Si no me falla la memoria, y me disculpo de antemano, porque suelo usarla mucho más que a la disciplina, en este caso para investigar y afinar la exactitud de mi afirmación, en la misma universidad japonesa en donde estudió Murakami, el autor de 1Q84, ese que por momentos es más músico que escritor, desarrollaron un robot que puede hablar y cantar como una persona real. Por cierto, qué bueno que lo aclaran, no me imagino a un robot que pueda cantar y hablar como una persona irreal. Se trata de una especie de garganta elástica estimulada por unas partes mecánicas a lo largo de su cuerpo. La imagen, para no ir tan lejos, es un poco más que inquietante, es como si viéramos a un animal que nos habla como otro pero sin serlo, como si leyéramos un libro y pensáramos en otro. Terrorífico y hermoso, como la verdad.

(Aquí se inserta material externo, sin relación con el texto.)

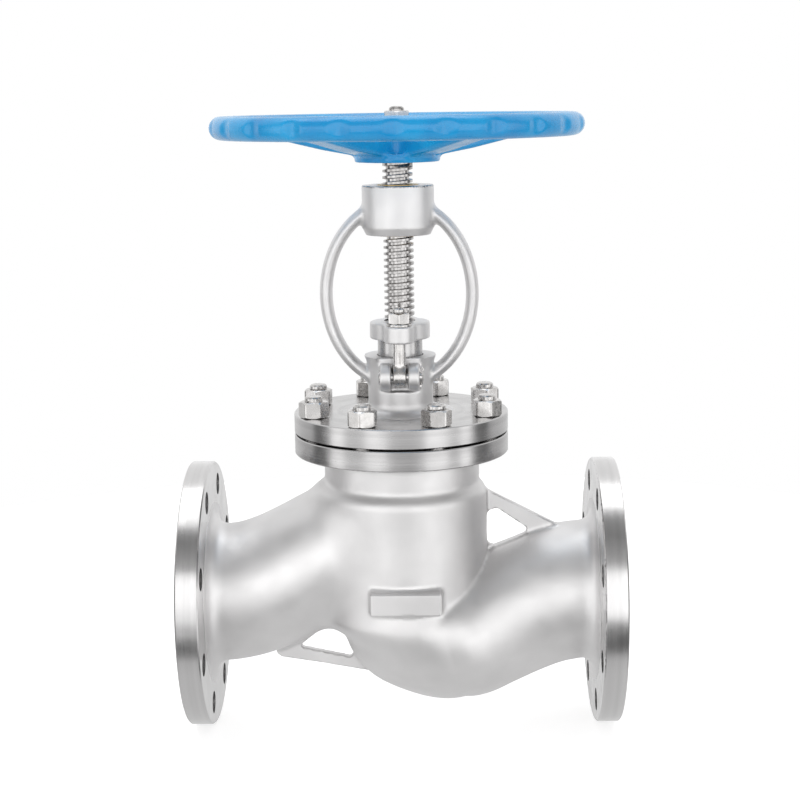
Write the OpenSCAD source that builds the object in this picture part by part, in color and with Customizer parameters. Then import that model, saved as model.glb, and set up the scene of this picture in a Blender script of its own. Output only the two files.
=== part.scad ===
// Flanged globe valve with an outside screw and yoke.
// Origin: centre of the left port's face. +X runs through the valve to the
// right port, +Z runs up the stem. The valve is drawn closed.

/* [End flanges] */
// Distance between the two port faces
face_to_face = 350; // [346:1:360]
// Bore of each port
port_bore = 100; // [96:1:102]
// Outside diameter of an end flange
flange_d = 215; // [210:1:225]
// Thickness of an end flange with its raised face
flange_t = 20; // [18:1:24]
// Diameter of the raised face
raised_d = 158; // [150:1:160]
// Height of the raised face
raised_h = 2; // [1:0.5:3]
// Bolt circle of the end flanges
bolt_circle = 180; // [176:1:184]
// Diameter of the flange bolt holes
bolt_hole_d = 18; // [14:1:20]
// Number of flange bolts
bolt_n = 8; // [4:4:8]

/* [Body] */
// Outside diameter of the neck behind each end flange
neck_d = 112; // [110:1:116]
// Distance from the stem axis to each bend
bend_x = 124; // [122:1:126]
// Rise of the left passage in degrees
left_rise = 27.5; // [26:0.5:29]
// Fall of the right passage in degrees
right_fall = 24.6; // [23:0.2:26]
// Outside diameter of the two sloping passages
passage_d = 109; // [106:1:111]
// Inside diameter of the two sloping passages
passage_bore = 95; // [92:1:96]
// Outside diameter of the valve chamber
chamber_d = 136; // [134:1:140]
// Inside diameter of the valve chamber
chamber_bore = 118; // [116:1:120]
// Outside diameter of the collar under the bonnet joint
collar_d = 126; // [124:1:130]
// Bore of the collar, which lets the disc in
throat_d = 108; // [107:1:110]
// Thickness of the two lightening webs
web_t = 8; // [6:1:12]

/* [Seat and disc] */
// Bore of the seat
seat_bore = 92; // [88:1:94]
// Lift of the disc from closed to fully open
lift = 28; // [20:1:28]

/* [Bonnet joint] */
// Outside diameter of the bonnet joint
joint_d = 172; // [170:1:176]
// Height of the joint's lower flange above the port axis
joint_z = 118; // [118:1:120]
// Thickness of the body's joint flange
body_joint_t = 15.8; // [14:0.2:16]
// Thickness of the gasket
gasket_t = 1.5; // [1:0.5:2]
// Thickness of the bonnet's joint flange
bonnet_joint_t = 15.5; // [15:0.5:16]
// Circle of the bonnet studs
stud_circle = 148; // [147:1:150]
// Diameter of the bonnet studs
stud_d = 14; // [12:1:14]
// Width across the flats of the bonnet nuts
stud_nut_af = 21; // [19:1:22]

/* [Stem and gland] */
// Diameter of the stem and of its trapezoidal thread
stem_d = 24; // [22:1:24]
// Bore of the stuffing box
box_d = 36; // [36:1:37]
// Number of packing rings
packing_n = 5; // [5:1:5]
// Height of one packing ring
packing_h = 6; // [5:0.5:6]
// How far the gland can still be tightened
gland_travel = 6; // [3:1:8]
// Distance of each eyebolt from the stem axis
eyebolt_y = 30; // [30:0.5:32]
// Diameter of the eyebolts
eyebolt_d = 10; // [8:1:10]

/* [Yoke] */
// Overall width of the yoke ring
yoke_w = 125; // [123:1:130]
// Overall height of the yoke ring
yoke_h = 156; // [154:1:158]
// Thickness of a yoke arm
arm_t = 9; // [8:0.5:11]
// Depth of a yoke arm, front to back
arm_depth = 20; // [16:1:24]
// Diameter of the yoke hub
hub_d = 57; // [54:1:60]

/* [Handwheel] */
// Outside diameter of the handwheel
wheel_d = 293; // [280:1:300]
// Thickness of the rim
rim_t = 18; // [16:1:20]
// Number of spokes
spoke_n = 5; // [3:1:6]
// Number of finger hollows round the rim
grip_n = 24; // [12:1:24]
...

Por supuesto que no pude dejar de pensar en los diferentes monstruos que, en parte por culpa de alguien que los creó y en parte porque alguien los crea una y otra vez, me salvaron la vida de la gente real. El moderno Prometeo, conocido por muchos como Frankenstein, a lo mejor por su popularidad, fue el primero que vino a mi mente, y vino para recordarme uno que, sin mucho éxito, intenté crear con partes descartadas de la carnicería de mi abuelo a eso de mis diez años, justo después de leer la novela a escondidas de mis padres sin entender demasiado de ella. El siguiente fue uno de mis preferidos, el Mr. Hyde que yo imaginaba ser en las noches mientras dormía, porque, además, desde que recuerdo nunca he creído que cuando durmamos sigamos siendo los mismos, sino que dormir nos convierte en algo así como un monstruo nocturno que se libera de lo que fuimos o lo que no fuimos a lo largo del día. Luego, y en este caso me sorprendí porque no lo tenía tan presente en mis recuerdos, fue Cthulhu, en la forma en la que creí verlo alguna vez en un lago gigantesco en el que caí luego de una maniobra errática del piloto de la lancha que surcaba el centro de ese pequeño mar. Y así, durante horas, poco a poco se fueron dibujando uno a uno todos los monstruos posibles de la literatura, cada cual con sus habilidades para que yo, en su momento, los intentara invocar, descubrir o simplemente encarnar: Sauron, cuando viví mi primer eclipse de sol y vi cómo enloquecían las gallinas de la abuela, o Lord Voldermort, quien fui alguna vez cuando perdí el olfato durante unas horas, o Pennywise, el payaso que fui en algún momento de mi vida laboral, cuando no tuve más opciones que asustar niños millonarios en un centro comercial, entre muchos otros, como el hombre sin cabeza, el Wendigo, el Minotauro, Morlocks, Escila, Grendel, una infinidad de brujas y vampiros, hechiceros de todas las épocas, androides asesinos, Los Otros, los Dementores, La Otra Madre, en fin, la lista es, y debe de ser, hay que decirlo, infinita. Que la continúe el tiempo.
Dicho lo anterior, quiero que quede plasmada mi confesión, porque no quiero problemas: quien escribió esto fue el prototipo número setenta y dos, versión C64, de un robot que llevo desarrollando durante casi treinta años, y que escribe, o por lo menos eso cree, como alguien real. Se llama El último Prometeo. Por suerte, de todos los monstruos que he logrado ser, el hombre invisible es el que mejor me sale.